A regional director for the National Labor Relations Board (NLRB) has taken a significant step in challenging the amateurism status of college sports by allowing the Dartmouth men’s basketball team to hold a union election. Laura A. Sacks, in her ruling, stated that because Dartmouth has control over the work performed by the basketball team and the players receive compensation, they can be considered employees under the National Labor Relations Act.
Dartmouth plans to appeal the decision, maintaining that the students are not employees. This decision follows a trend in the evolving conversation around college athletes’ status, especially considering changes such as athletes being able to profit from their name, image, and likeness (NIL) since July 2021.
The ruling echoes a 2015 case involving Northwestern’s football team, initially receiving approval for a union election but later dismissed by the NLRB. The landscape has changed since then, with NIL opportunities providing athletes with additional income. The NLRB is currently engaged in a trial to determine whether USC’s football and basketball players are employees.

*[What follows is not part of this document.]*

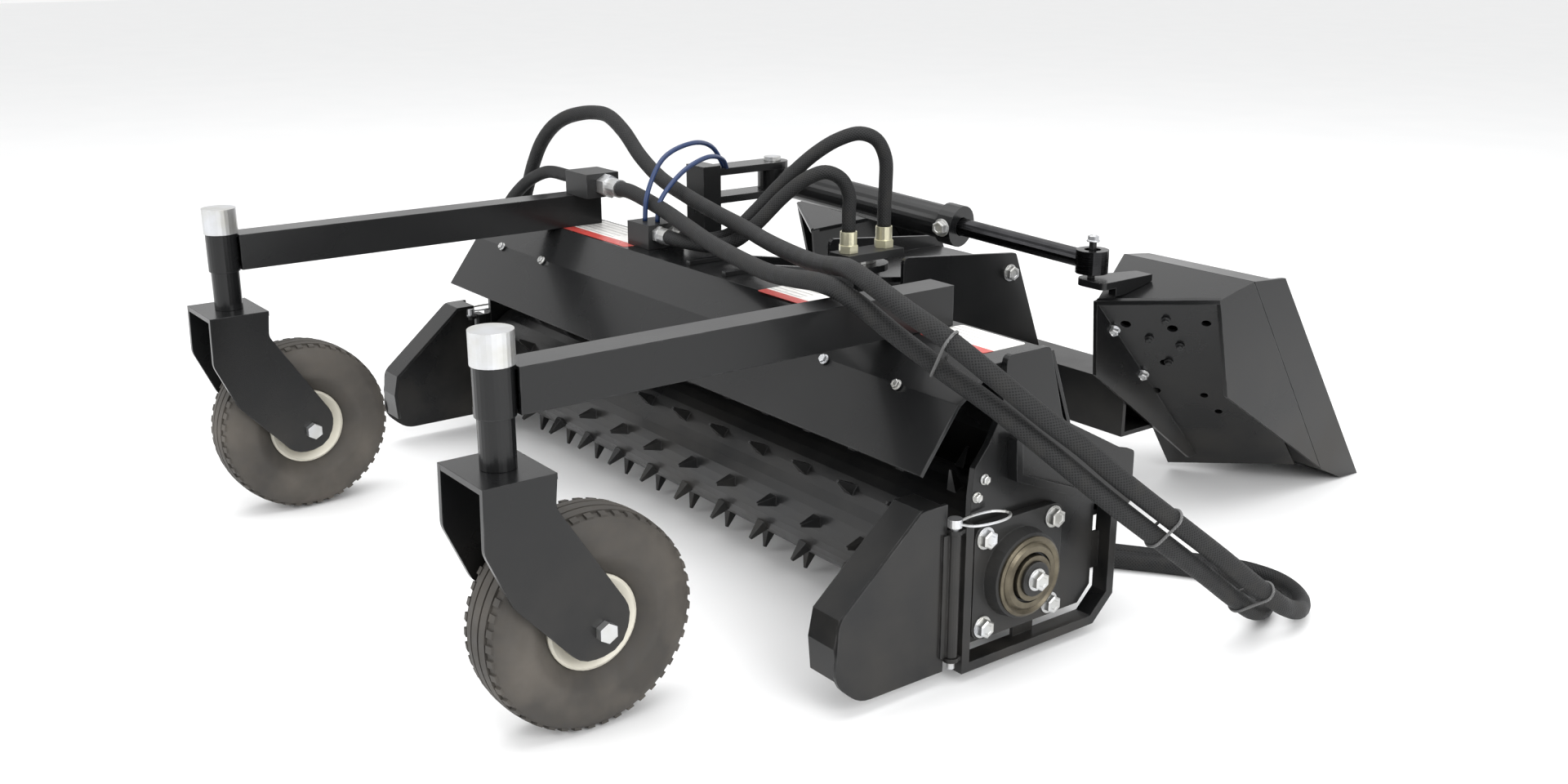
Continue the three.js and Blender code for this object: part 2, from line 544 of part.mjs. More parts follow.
add('cylinder_barrel', cylinderBarrel(), paint);
function cylinderRod() {
  const rod = rodBetween(along(BARREL_END - 150), along(cylLength - 22), 16, 20);
  const piston = rodBetween(along(BARREL_END - 150), along(BARREL_END - 120), 25.5, 24);
  return rod.add(piston).subtract(rodZ(CYL_EYE.x, CYL_EYE.y, 400, 500, 20, 20))
    .add(eye(CYL_EYE, 28, 14.5));
}
add('cylinder_rod', cylinderRod(), steel);

function cylinderAnchor() {
  const x = CYL_BASE.x;
  const foot = block(x - 45, x + 45, BEAM.y + 20, BEAM_REAR, BEAM.z + BEAM.size + GAP,
    BEAM.z + BEAM.size + 12);
  const post = block(x - 30, x + 30, BEAM_REAR - 40, BEAM_REAR, BEAM.z + BEAM.size + 2, 554);
  const tongues = [CYL_BASE.z - 34, CYL_BASE.z + 20 + GAP].map((z) => plateZ(outline(
    [[x - 30, BEAM_REAR - 20], [x + 30, BEAM_REAR - 20], [x + 30, CYL_BASE.y + 30, 28],
      [x - 30, CYL_BASE.y + 30, 28]]), z, z + 13.5, [round(x, CYL_BASE.y, 12.5)]));
  return foot.add(post).add(tongues[0]).add(tongues[1]);
}
add('cylinder_anchor', cylinderAnchor(), paint);
add('anchor_pin', rodZ(CYL_BASE.x, CYL_BASE.y, CYL_BASE.z - 42, CYL_BASE.z + 42, 12, 20).add(
  rodZ(CYL_BASE.x, CYL_BASE.y, CYL_BASE.z + 34, CYL_BASE.z + 42, 17, 20)), zinc);

const LUG_TOP = CYL_EYE.z - 28;
function rodShelf() {
  const y1 = CYL_EYE.y + 100;
  const shelf = plateZ(outline([[CYL_EYE.x - 26, CYL_EYE.y - 26, 22], [CYL_EYE.x + 50, CYL_EYE.y - 26, 10],
    [CYL_EYE.x + 50, y1], [CYL_EYE.x + 14, y1]]), LUG_TOP - 12, LUG_TOP);
  const pin = rodZ(CYL_EYE.x, CYL_EYE.y, LUG_TOP - 2, CYL_EYE.z + 34, 6.5, 16);
  const drop = block(CYL_EYE.x + 34, CYL_EYE.x + 50, CYL_EYE.y + 8, y1, 396, LUG_TOP - 2);
  const below = solid(extrude([[0, -500], [800, -500], [800, 0], [0, 0]], 200).translate(0, 0, -199)
    .rotateX(Math.atan2(19, 89)).translate(0, FACE_TOP[0], FACE_TOP[1]));
  return shelf.add(drop).add(pin).subtract(below);
}
add('rod_lug', rodShelf(), paint);

// ---- hydraulics on the deck -----------------------------------------------------------
const MANIFOLD = { x0: -500, x1: -420, y0: 832, y1: 902, z0: ARM_HIGH + GAP, z1: 548 };
const OUTLET = { y: 872, z: 525, end: -364 };
const manifold = block(MANIFOLD.x0, MANIFOLD.x1, MANIFOLD.y0, MANIFOLD.y1, MANIFOLD.z0, MANIFOLD.z1);
const inlet = rodX(MANIFOLD.x0 - 24, MANIFOLD.x0 + 2, OUTLET.y, OUTLET.z, 17, 6);
add('manifold', manifold.add(inlet), iron);
const outlet = rodX(MANIFOLD.x1 + GAP, MANIFOLD.x1 + 24, OUTLET.y, OUTLET.z, 22, 6).add(
  rodX(MANIFOLD.x1 + 22, OUTLET.end, OUTLET.y, OUTLET.z, 17, 20));
add('outlet_fitting', outlet, zinc);

const PORT = { x: -781, top: ROLLER_Z + 74, fitting: 44 };
const PORT_Y = [864, 812];
PORT_Y.forEach((y, i) => {
  add(`motor_fitting_${i + 1}`, rodZ(PORT.x, y, PORT.top + GAP, PORT.top + 18, 19, 6).add(
    rodZ(PORT.x, y, PORT.top + 16, PORT.top + PORT.fitting, 16, 20)), zinc);
});

// Bulkhead over the swing pivot, and a block on the deck, for the swing cylinder's two lines.
const FEET = [[50, 1168], [50, 1086]];
function bulkhead() {
  const plate = block(24, 78, 1064, 1192, 432, 446);
  return plate.add(block(34, 56, BEAM_REAR + 2, BEAM_REAR + 22, EAR.upper + EAR.plate + GAP, 433));
}
add('bulkhead', bulkhead(), iron);
const DECK_BLOCK = { x0: -270, x1: -200, z: 467 };
add('deck_block', block(DECK_BLOCK.x0, DECK_BLOCK.x1, 828, 904, DECK + GAP, DECK + 44), iron);
FEET.forEach(([x, y], i) => {
  const foot = rodZ(x, y, 446 + GAP, 460, 18, 6).add(rodZ(x, y, 458, 484, 15, 20));
  add(`bulkhead_fitting_${i + 1}`, foot, zinc);
  const side = i ? 850 : 884;
  const start = rodX(DECK_BLOCK.x1 + GAP, DECK_BLOCK.x1 + 12, side, DECK_BLOCK.z, 16, 6);
  add(`deck_fitting_${i + 1}`, start.add(rodX(DECK_BLOCK.x1 + 10, DECK_BLOCK.x1 + 34, side,
    DECK_BLOCK.z, 14, 20)), zinc);
});

// ---- hoses: centre lines of the sleeved hoses -----------------------------------------
const LINE_HOSE = 25;
const SWING_LINES = [
  [[-165.7, 884, 467], [-135, 884, 467], [-104, 898, 468], [-82, 926, 478], [-64, 966, 516],
    [-44, 1010, 564], [-16, 1062, 615], [8, 1096, 640], [30, 1126, 650], [43, 1153, 638],
    [50, 1168, 606], [50, 1170, 560], [50, 1168, 520], [50, 1168, 484.3]],
  [[-165.7, 850, 467], [-136, 850, 467], [-100, 858, 466], [-70, 880, 464], [-50, 912, 472],
    [-34, 946, 500], [-8, 986, 548], [14, 1018, 578], [33, 1046, 590], [45, 1072, 577],
    [50, 1086, 548], [50, 1086, 520], [50, 1086, 484.3]],
];
SWING_LINES.forEach((points, i) => {
  add(`swing_hose_${i + 1}`, hoseAlong(points, LINE_HOSE, 32), sleeve);
});

// Two main hoses: over the near arm, down to the floor, round and back beneath.
const MAIN_LINES = [
  [[PORT.x, PORT_Y[0], 258.3], [PORT.x, PORT_Y[0], 300], [-778, 868, 380], [-764, 876, 440],
    [-742, 880, 490], [-718, 881, 532], [-692, 886, 574], [-660, 895, 608], [-625, 905, 629],
    [-590, 916, 640], [-550, 926, 646], [-506, 933, 644], [-452, 935, 620], [-390, 934, 578],
    [-318, 932, 546], [-220, 926, 526], [-120, 918, 512], [-20, 904, 504], [110, 867, 501],
    [322, 793, 514], [430, 744, 534], [510, 708, 548], [572, 693, 542], [640, 691, 522],
    [712, 708, 490],
    [764, 750, 440], [800, 800, 389], [828, 842, 350], [851, 885, 307], [880, 970, 234],
    [898, 1060, 162], [908, 1140, 98], [910, 1206, 50], [896, 1268, 22], [862, 1318, 15],
    [812, 1344, 15], [756, 1342, 15], [704, 1318, 15], [560, 1220, 15], [497, 1176, 15]],
  [[-363.7, 872, 525], [-330, 872, 525], [-217, 870, 508], [-100, 846, 497], [12, 818, 490],
    [129, 794, 486], [254, 761, 490], [360, 728, 505], [445, 702, 519], [505, 692, 520],
    [560, 691, 506], [620, 703, 476], [680, 728, 440], [738, 762, 400], [782, 800, 356],
    [816, 838, 314], [842, 880, 272], [868, 960, 204], [880, 1046, 136], [880, 1124, 76],
    [872, 1188, 34], [852, 1244, 16], [816, 1284, 15], [768, 1300, 15], [716, 1290, 15],
    [577, 1195, 15], [514, 1151, 15]],
];
const MOTOR_LINE = [[PORT.x, PORT_Y[1], 258.3], [PORT.x, PORT_Y[1], 300], [-776, 816, 372],
  [-752, 832, 440], [-706, 852, 492], [-644, 868, 522], [-566, 872, 525],
  [-524.3, 872, 525]];
add('motor_hose', hoseAlong(MOTOR_LINE, LINE_HOSE, 26), sleeve);
MAIN_LINES.forEach((points, i) => {
  add(`main_hose_${i + 1}`, hoseAlong(points, HOSE, 78), sleeve);
});

// A flat-face coupler closes the free end of each main hose.
MAIN_LINES.forEach((points, i) => {
  const [before, last] = points.slice(-2).map((p) => at(...p));
  const heading = last.clone().sub(before).normalize();
  const pointAt = (distance) => last.clone().addScaledVector(heading, distance);
  const crimp = rodBetween(pointAt(GAP), pointAt(34), 14, 20);
  const body = rodBetween(pointAt(32), pointAt(88), 13.5, 20);
  const nut = rodBetween(pointAt(44), pointAt(58), 14, 6);
  add(`main_coupler_${i + 1}`, crimp.add(body).add(nut), zinc);
});

export default machine;
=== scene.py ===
import bpy
import bmesh
import json
import math
from mathutils import Matrix, Vector

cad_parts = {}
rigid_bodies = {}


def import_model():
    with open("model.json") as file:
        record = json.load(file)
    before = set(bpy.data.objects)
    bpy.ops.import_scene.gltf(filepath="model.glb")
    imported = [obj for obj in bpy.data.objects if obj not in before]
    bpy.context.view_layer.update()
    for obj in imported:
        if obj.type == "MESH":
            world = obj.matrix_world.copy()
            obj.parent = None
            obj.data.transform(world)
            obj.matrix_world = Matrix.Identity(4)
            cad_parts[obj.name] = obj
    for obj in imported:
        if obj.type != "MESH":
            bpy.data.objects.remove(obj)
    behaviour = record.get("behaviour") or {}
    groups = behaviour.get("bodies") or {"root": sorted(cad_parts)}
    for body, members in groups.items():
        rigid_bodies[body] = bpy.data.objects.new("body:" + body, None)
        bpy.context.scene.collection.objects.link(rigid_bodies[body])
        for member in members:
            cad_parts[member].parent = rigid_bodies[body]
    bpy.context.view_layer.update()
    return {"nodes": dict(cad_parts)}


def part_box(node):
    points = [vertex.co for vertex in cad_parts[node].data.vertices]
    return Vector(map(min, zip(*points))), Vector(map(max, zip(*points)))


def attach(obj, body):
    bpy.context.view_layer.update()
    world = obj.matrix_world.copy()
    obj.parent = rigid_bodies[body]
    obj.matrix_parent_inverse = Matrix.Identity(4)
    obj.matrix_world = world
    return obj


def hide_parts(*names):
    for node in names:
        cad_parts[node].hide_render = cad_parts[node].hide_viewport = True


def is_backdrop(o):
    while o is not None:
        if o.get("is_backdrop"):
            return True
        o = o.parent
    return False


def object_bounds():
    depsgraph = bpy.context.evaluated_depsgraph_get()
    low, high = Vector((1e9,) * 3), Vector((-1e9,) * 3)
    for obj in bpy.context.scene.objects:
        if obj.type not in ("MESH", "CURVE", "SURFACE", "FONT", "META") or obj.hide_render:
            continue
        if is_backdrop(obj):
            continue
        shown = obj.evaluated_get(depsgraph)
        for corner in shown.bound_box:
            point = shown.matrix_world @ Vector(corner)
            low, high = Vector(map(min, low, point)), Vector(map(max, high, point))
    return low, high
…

If the Dartmouth players unionize, they could negotiate compensation and working conditions with the school. The appeal process, which might take months, could extend to higher courts, favoring the school. The outcome could also be influenced by the composition of the NLRB board, with the potential for changes after the next presidential election.
In response to the decision, Dartmouth players leading the unionization effort announced the formation of the Ivy League Players Association to organize basketball players across the conference. Dartmouth’s argument against unionization, based on the school not profiting from basketball, was countered by Sacks, who emphasized that profitability does not impact employee status. The ruling also considered the coaching staff’s influence on the work environment, treating the student-athlete handbook like an employee handbook.
The case has broader implications for college sports, especially within private Ivy League institutions. The decision may set a precedent for other schools and conferences while the appeal process and potential legal challenges continue to unfold.